Besides, there is an option for "fast statements" that retrieve each data row into the same memory location, using DBI's bind_columns() method. This avoids the cost of allocating/deallocating memory for each row ... but of course then the client-side must work in iterative mode, handling only one row at a time. See http://search.cpan.org/dist/DBIx-DataModel/lib/DBIx/DataModel/Doc/Design.pod
Thanks for the suggestion Laurent, DBIx::DataModel looks really interesting.
But as an update I went with just using writing some ad-hoc code to generate SQL and called it Hailo::Storage::Schema. The main reason was not wanting to spend more time checking out new DBIx::* stuff. Startup time was also reduced from 250ms to 150ms which makes a difference for interactive use.
It's clear that for programs like Hailo using DBI directly (or something that gives you raw DBI statement handles) is a big win.

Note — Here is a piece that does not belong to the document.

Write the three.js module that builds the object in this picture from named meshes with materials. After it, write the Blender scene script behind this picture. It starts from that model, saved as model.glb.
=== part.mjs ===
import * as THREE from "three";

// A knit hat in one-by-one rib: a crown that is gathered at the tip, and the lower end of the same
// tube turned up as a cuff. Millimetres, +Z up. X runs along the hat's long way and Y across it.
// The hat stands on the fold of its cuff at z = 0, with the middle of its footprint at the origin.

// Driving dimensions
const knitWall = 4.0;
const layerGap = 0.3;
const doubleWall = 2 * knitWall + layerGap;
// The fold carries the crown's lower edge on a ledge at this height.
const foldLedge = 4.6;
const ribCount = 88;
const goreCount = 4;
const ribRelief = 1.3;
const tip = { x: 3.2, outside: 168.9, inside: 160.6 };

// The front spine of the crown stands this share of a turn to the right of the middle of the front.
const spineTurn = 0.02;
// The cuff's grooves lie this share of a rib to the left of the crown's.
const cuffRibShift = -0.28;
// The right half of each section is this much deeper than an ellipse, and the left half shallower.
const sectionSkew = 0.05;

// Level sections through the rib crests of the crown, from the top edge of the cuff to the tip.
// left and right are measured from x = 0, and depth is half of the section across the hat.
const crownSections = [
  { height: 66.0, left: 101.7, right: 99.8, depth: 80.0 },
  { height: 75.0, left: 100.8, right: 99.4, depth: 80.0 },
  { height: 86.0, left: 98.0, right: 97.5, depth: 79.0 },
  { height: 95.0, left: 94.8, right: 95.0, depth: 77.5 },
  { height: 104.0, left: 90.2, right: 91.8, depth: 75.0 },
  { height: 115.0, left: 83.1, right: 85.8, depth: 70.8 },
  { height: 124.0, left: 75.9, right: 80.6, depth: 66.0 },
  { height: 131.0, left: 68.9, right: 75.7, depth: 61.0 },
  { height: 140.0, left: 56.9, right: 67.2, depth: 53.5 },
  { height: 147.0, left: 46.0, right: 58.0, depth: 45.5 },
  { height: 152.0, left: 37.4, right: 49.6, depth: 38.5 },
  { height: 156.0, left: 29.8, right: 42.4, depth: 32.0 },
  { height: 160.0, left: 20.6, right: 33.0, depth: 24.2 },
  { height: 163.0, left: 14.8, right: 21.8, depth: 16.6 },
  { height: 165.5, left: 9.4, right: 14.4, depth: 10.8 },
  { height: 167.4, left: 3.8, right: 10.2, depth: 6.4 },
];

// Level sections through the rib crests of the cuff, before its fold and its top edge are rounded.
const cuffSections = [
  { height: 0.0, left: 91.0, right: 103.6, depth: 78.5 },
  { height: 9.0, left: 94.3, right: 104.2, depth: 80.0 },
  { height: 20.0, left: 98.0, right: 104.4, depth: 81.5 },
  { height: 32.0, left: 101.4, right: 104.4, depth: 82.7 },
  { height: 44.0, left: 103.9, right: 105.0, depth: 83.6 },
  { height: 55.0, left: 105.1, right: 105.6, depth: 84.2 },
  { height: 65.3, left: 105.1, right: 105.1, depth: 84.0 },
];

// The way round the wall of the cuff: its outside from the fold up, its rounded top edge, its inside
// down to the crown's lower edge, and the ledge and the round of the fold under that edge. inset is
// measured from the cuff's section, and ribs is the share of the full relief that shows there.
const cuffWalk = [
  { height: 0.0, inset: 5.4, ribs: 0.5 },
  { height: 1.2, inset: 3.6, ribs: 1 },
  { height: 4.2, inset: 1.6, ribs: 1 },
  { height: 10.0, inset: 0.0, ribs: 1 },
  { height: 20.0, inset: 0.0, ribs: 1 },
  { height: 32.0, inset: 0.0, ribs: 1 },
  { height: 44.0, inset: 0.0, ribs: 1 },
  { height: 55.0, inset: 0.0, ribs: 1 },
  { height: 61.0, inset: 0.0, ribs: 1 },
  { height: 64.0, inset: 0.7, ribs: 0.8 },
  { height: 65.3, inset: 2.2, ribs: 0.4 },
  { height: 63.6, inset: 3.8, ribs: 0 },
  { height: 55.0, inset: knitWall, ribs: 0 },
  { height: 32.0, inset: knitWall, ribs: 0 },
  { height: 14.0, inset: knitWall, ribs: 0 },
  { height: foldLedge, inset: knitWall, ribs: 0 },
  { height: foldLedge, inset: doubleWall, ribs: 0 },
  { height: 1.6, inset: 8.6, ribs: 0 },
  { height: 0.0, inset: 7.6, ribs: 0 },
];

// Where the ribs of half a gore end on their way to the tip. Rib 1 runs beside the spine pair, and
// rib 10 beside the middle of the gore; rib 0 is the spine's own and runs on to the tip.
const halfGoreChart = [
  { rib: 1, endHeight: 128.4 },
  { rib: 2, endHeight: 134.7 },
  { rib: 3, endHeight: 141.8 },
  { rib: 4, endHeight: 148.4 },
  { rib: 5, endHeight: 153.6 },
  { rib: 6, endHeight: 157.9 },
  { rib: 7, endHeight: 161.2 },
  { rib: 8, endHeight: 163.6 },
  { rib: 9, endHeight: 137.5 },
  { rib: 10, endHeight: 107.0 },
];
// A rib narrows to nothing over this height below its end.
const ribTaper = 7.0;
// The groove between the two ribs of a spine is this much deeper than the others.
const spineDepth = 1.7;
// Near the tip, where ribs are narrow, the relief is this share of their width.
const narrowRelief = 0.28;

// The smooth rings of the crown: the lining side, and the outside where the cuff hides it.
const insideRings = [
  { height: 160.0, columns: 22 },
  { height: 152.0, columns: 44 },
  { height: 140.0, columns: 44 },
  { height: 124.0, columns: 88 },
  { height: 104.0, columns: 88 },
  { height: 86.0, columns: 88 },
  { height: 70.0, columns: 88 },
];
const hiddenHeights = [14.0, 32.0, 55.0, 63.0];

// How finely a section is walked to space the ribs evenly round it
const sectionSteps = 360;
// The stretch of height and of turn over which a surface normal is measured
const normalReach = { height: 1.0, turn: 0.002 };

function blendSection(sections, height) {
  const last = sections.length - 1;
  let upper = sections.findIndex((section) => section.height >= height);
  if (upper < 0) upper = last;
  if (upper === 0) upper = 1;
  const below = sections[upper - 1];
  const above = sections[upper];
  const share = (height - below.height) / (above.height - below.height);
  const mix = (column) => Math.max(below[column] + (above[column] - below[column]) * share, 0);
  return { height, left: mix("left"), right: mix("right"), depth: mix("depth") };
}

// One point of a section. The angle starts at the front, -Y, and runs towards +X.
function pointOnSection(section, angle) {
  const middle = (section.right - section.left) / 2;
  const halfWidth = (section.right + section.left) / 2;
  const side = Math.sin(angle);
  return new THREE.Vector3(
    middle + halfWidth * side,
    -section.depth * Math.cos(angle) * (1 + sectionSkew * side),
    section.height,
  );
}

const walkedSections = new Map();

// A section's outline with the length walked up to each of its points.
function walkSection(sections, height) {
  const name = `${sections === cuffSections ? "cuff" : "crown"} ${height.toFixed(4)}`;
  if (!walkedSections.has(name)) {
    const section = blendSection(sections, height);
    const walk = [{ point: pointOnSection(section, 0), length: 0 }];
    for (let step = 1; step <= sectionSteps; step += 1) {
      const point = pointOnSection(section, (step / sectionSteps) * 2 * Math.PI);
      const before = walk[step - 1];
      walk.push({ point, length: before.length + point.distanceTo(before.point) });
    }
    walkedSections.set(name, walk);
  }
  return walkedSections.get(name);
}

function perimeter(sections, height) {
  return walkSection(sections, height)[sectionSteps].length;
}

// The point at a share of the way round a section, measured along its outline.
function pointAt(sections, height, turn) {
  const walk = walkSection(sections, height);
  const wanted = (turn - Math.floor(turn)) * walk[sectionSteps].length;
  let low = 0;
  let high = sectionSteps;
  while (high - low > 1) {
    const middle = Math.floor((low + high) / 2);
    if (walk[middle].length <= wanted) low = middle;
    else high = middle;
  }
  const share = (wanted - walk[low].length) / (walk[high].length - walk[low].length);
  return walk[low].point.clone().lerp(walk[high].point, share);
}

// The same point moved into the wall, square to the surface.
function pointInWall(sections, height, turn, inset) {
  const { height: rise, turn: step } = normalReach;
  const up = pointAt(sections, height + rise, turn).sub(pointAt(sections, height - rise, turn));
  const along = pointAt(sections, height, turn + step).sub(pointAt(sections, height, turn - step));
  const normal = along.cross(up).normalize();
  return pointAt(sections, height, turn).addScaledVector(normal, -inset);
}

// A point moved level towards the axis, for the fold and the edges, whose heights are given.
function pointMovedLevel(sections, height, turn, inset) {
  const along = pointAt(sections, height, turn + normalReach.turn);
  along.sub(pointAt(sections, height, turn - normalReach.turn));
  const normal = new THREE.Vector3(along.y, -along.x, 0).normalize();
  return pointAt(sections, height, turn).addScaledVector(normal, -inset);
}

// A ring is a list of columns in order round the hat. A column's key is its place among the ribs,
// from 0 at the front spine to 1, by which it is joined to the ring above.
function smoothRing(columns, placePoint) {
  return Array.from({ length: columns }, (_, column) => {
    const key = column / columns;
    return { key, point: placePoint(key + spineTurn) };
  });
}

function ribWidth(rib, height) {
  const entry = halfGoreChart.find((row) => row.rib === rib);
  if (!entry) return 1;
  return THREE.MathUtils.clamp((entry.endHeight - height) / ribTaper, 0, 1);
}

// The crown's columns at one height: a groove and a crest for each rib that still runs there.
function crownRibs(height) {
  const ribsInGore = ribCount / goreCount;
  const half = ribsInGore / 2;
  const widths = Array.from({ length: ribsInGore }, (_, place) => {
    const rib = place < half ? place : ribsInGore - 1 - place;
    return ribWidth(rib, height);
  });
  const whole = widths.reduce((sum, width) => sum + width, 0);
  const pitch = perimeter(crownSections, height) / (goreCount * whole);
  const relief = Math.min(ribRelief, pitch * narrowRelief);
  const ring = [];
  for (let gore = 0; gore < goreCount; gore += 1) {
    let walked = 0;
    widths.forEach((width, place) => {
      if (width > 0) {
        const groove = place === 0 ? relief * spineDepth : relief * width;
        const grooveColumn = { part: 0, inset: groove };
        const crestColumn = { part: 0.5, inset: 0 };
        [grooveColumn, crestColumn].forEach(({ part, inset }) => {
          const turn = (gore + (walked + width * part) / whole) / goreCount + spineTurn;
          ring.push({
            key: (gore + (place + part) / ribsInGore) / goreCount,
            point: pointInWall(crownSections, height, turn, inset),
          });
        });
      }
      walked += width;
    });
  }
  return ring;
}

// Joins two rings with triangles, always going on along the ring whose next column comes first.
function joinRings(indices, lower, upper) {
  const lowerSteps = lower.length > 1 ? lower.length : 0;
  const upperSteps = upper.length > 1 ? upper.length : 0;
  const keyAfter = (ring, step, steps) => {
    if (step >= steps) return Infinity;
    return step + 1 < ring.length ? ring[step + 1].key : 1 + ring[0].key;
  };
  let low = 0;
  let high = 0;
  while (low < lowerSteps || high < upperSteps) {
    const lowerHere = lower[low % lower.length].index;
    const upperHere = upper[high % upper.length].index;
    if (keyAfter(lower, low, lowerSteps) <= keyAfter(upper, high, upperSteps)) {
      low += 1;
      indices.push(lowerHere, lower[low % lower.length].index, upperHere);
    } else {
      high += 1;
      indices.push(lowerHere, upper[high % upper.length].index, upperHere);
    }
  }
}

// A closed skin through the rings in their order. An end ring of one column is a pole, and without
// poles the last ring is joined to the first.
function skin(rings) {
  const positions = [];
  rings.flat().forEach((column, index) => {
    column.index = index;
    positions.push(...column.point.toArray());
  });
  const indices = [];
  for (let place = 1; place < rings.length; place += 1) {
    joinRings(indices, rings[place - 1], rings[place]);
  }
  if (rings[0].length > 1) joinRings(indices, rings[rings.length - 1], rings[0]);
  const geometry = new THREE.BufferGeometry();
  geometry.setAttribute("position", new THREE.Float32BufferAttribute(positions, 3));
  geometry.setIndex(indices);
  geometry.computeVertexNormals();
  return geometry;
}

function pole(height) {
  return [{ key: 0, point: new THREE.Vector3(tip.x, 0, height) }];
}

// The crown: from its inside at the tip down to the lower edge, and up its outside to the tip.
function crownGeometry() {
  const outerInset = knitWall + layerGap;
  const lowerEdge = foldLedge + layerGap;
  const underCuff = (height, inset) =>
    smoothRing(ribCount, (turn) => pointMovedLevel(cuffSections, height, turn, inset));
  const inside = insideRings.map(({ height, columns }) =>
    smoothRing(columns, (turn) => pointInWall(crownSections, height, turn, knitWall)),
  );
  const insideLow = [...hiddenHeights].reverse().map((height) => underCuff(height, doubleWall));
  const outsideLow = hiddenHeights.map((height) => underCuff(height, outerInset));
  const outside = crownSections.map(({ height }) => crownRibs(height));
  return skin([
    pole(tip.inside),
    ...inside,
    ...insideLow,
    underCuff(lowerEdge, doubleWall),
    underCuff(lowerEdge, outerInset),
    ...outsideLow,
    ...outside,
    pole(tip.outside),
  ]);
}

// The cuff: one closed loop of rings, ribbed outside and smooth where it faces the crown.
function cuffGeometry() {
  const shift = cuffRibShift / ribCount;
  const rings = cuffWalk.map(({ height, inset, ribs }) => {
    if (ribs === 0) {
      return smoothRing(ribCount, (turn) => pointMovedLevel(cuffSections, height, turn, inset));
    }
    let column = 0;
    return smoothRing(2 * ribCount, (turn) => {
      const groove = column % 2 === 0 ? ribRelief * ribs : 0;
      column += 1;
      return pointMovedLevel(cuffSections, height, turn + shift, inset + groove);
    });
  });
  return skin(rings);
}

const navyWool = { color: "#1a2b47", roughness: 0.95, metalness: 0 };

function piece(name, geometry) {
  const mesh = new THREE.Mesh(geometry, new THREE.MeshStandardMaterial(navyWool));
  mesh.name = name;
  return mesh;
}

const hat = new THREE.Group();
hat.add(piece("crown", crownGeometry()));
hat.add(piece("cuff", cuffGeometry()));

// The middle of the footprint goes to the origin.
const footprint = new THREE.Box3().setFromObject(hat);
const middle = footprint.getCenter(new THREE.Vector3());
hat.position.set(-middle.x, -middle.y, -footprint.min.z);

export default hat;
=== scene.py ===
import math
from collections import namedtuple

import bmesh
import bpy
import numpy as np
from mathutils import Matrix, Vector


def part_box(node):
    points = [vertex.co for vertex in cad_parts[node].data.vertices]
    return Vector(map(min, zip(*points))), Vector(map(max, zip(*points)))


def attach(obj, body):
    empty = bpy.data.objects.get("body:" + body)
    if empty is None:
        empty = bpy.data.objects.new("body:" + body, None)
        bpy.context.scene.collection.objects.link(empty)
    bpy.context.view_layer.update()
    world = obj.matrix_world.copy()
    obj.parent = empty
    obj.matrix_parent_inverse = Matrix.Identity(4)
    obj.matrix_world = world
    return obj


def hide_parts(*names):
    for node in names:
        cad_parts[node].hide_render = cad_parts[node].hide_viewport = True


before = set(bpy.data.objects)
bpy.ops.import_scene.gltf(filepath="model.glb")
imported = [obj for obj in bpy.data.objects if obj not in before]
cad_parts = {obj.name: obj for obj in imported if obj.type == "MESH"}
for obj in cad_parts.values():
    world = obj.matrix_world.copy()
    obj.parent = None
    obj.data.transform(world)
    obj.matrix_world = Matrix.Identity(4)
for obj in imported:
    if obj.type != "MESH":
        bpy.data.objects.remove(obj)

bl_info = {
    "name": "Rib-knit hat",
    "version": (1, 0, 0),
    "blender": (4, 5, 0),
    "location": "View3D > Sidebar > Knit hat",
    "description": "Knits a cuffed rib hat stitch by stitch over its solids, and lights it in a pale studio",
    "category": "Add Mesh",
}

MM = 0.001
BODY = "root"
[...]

Any layer of indirection on top of that will slow you down.
If I do anything more in this area it'll probably involve rewriting parts of Hailo in C.
Hi,
You've mentioned you started to use DBIx::Perlish in the first versions of Hailo, but then dropped it.

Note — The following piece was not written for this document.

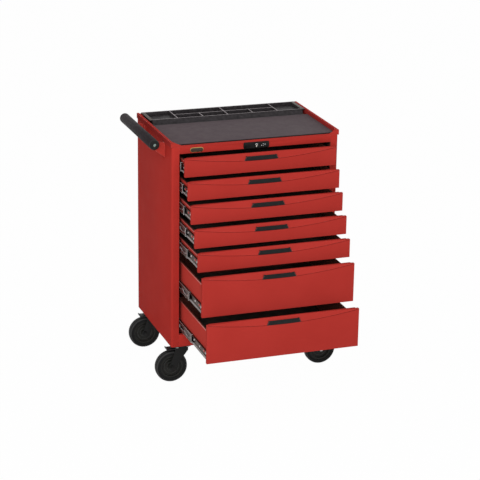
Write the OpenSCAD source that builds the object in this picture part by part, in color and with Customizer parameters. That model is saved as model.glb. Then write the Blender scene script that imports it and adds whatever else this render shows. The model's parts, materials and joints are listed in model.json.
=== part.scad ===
// Rolling tool chest: a sheet steel cabinet with seven drawers on ball slides, a worktop with an organiser
// tray, a central lock, a push handle and four casters. Millimetres, +Z up.
// The sizes below are written in cabinet coordinates: X from the cabinet's middle, Y from its front face
// backwards, Z from the floor. place() then moves every piece so that the origin is on the floor, under the
// middle of the whole part as it stands with its drawers part open.

/* [Cabinet] */
// Outer width across the side panels
body_w = 677; // [600:1:760]
// Outer depth from front face to back face
body_d = 465; // [455:1:520]
// Thickness of the cabinet's sheet steel
sheet_t = 1.2; // [1:0.1:1.6]
// Width of each stile beside the drawers
stile_w = 30.5; // [28:0.5:36]
// Outer radius of the cabinet's front vertical corners
corner_r = 8; // [4:0.5:12]
// Height of the rail under the drawers
bottom_rail_h = 50; // [40:1:70]
// Height of the fascia above the drawers, up to the worktop's front lip
fascia_h = 33.5; // [33:0.5:44]
// Depth of the folded returns round the front opening
return_d = 16; // [10:1:18]
// Width of the flange that the worktop pan sits on
seat_w = 15; // [10:1:20]
// Thickness of the base pan
base_t = 1.5; // [1.2:0.1:2.5]

/* [Worktop] */
// How far the side rims rise above the front lip
rim_rise = 13; // [10:0.5:18]
// Width of the top of each side rim
rim_w = 9; // [7:0.5:12]
// How far the rims overhang the side panels
rim_over = 3.5; // [2.5:0.5:6]
// Height of the rims' outer skirts
skirt_h = 20; // [16:1:26]
// Plan radius of the pan's front inside corners
pan_corner_r = 34; // [20:1:45]
// Thickness of the worktop mat
mat_t = 3; // [2:0.5:5]
// Depth of the mat's upper face below the front lip
mat_drop = 2; // [0.5:0.5:3]
// Gap round the mat
mat_gap = 1; // [0.5:0.5:3]
// Distance from the mat's front edge to the front lip
mat_front = 15; // [2:1:20]

/* [Organiser tray] */
// Gap between each end of the organiser tray and the side rim beside it, with the tray in the middle
tray_gap = 6; // [4:1:30]
// How far the tray lies to the right of the middle
tray_shift = 3; // [0:0.5:3.5]
// Depth of the tray from its upper front edge to the cabinet's back face
tray_d = 125; // [100:1:160]
// How far the tray's front wall leans forward at the bottom
tray_lean = 10; // [2:1:14]
// Depth of the thin foot in front of the tray's front wall, which the mat butts against
tray_lip_d = 16; // [8:1:24]
// Thickness of that foot
tray_lip_t = 1.5; // [1:0.5:2.5]
// Width of the flange outside each end wall of the tray
tray_flange = 10; // [4:1:14]
// Height of the tray's rim above the side rims
tray_up = 0.5; // [0:0.5:3]
// Thickness of the tray's walls and dividers
tray_t = 4; // [2:0.5:5]
// Width of each end compartment
end_cell_w = 100; // [80:1:130]
// Depth of the small compartments behind the tray's front wall
front_cell_d = 52; // [40:1:70]

/* [Drawers] */
// Height of a shallow drawer's front
shallow_h = 72; // [68:1:86]
// Height of a deep drawer's front
deep_h = 154; // [136:1:176]
// Gap between one drawer front and the next
front_gap = 8.5; // [4:0.5:10]
// Gap above the top drawer front
top_gap = 3; // [2:0.5:6]
// Gap under the lowest drawer front
bottom_gap = 14; // [5:1:18]
// Gap between a drawer front and the stile beside it
side_gap = 2; // [1.5:0.5:4]
// Thickness of a folded drawer front
front_d = 18; // [17:0.5:22]
// Depth of a drawer front at its two ends, outside the slides' space
end_d = 12; // [8:0.5:16]
// Thickness of the drawers' sheet steel
drawer_t = 1; // [0.8:0.1:1.4]
// Space left beside each drawer box for its slide
slide_space = 13; // [12.5:0.1:14]
// Height of a box's floor above the lower edge of its front
box_lift = 8; // [6:0.5:10]
// Depth of a shallow box's side edges below the upper edge of its front
box_drop = 17; // [14:0.5:20]
// Depth of a deep box's side edges below the upper edge of its front
deep_drop = 34; // [20:1:50]
// Width of the folded edge along a box's sides
side_hem = 5; // [3:0.5:8]
// How much lower than its sides a box's rear wall is
rear_drop = 12; // [11:0.5:16]
// Space behind the closed drawers for the lock bar
rear_space = 30; // [28:1:40]

/* [Drawer grips] */
// Height of the curved strip that leans back behind the grip
smile_h = 25.5; // [22:0.5:30]
// How far the strip leans back at its middle
smile_d = 13; // [10:0.5:14]
// Width of the grip along its lower edge
pull_w = 139; // [110:1:170]
// How much each end of the grip slants inwards
pull_slant = 8; // [4:1:14]
// Height of the grip
pull_h = 16; // [14:1:20]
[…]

As the author of the module, it would be very interesting to me to know why. Did it not do what you wanted? Was too slow? Buggy? Missing features?
Any comments on this would be much appreciated - maybe I can improve it to make it useful for you?
Cheers, \Anton.
Hinrik removed it so perhaps he can provide some more info. This is the commit that removed it so you can see how we were using it.
We found that using plain DBI queries was much faster, then we got an even bigger speedup later on by using prepared statements.
Yeah, we ran the program under Devel::NYTProf and found that most of the time was being spent in DBIx::Perlish::Parse if I recall. Performance improved drastically by switching to plain DBI.
Oh, and just to clarify, performance was really the only reason we dropped it. It's otherwise a pretty nice module. Writing Perlish code instead of SQL is pretty nice, and I didn't run into any bugs.